If you want the room to feel more personal, bring in accents that connect to your life rather than generic theme pieces. Western style lands best when it feels like yours.
Keep your western style consistent across spaces
A home does not need every room to match, but it should feel like the same people live there. If your living room is bold western and your kitchen feels ultra-minimal, the shift can feel abrupt. Repeat a few materials, tones, or patterns across the house so the look stays connected.
That can be as simple as carrying similar pillow tones into the bedroom, using matching coasters and trays in different rooms, or repeating warm wood and black accents from space to space.

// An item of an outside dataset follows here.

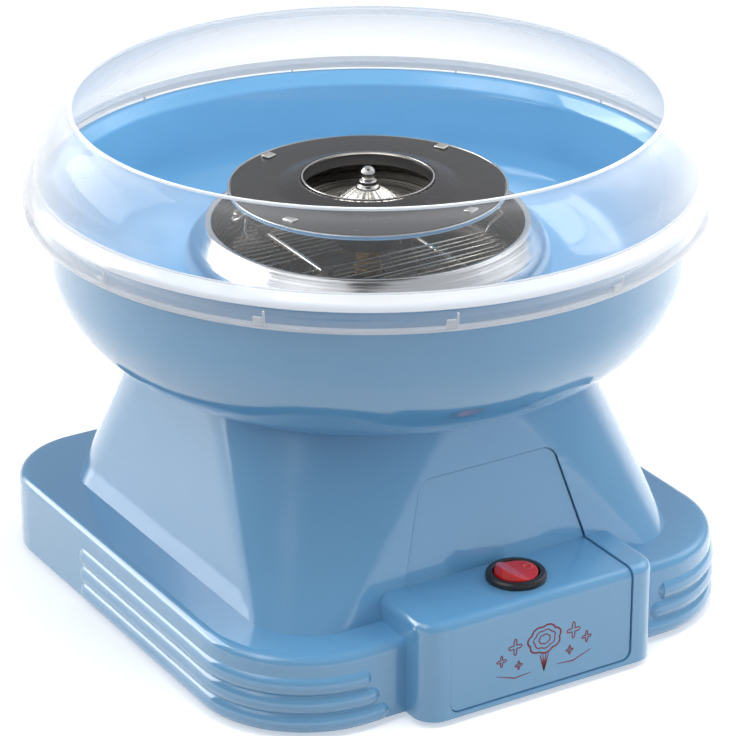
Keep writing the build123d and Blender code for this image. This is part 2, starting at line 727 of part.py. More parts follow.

Consistency makes the house feel curated instead of random.
For shoppers who want their home to reflect the same grit and style they carry everywhere else, that connected look matters. It is not about making every room identical. It is about making the whole place feel like it belongs to one story.
Shop for attitude, not just theme
The best western spaces are not built from cliches. They are built from pieces with presence. Before you bring something home, ask whether it adds warmth, function, or real character. If it only says western in the most obvious way, leave it.
A room with a few well-chosen accents will always outshine one packed with gimmicks. That is true whether you live in a ranch house outside town, a newer build in the suburbs, or a place where you are carving out your own western corner one piece at a time.
If you want your home to feel grounded, bold, and real, start with texture, choose useful pieces, and let the western come through in the details that hold up to daily life. That is the kind of style that does not fade when the trend does.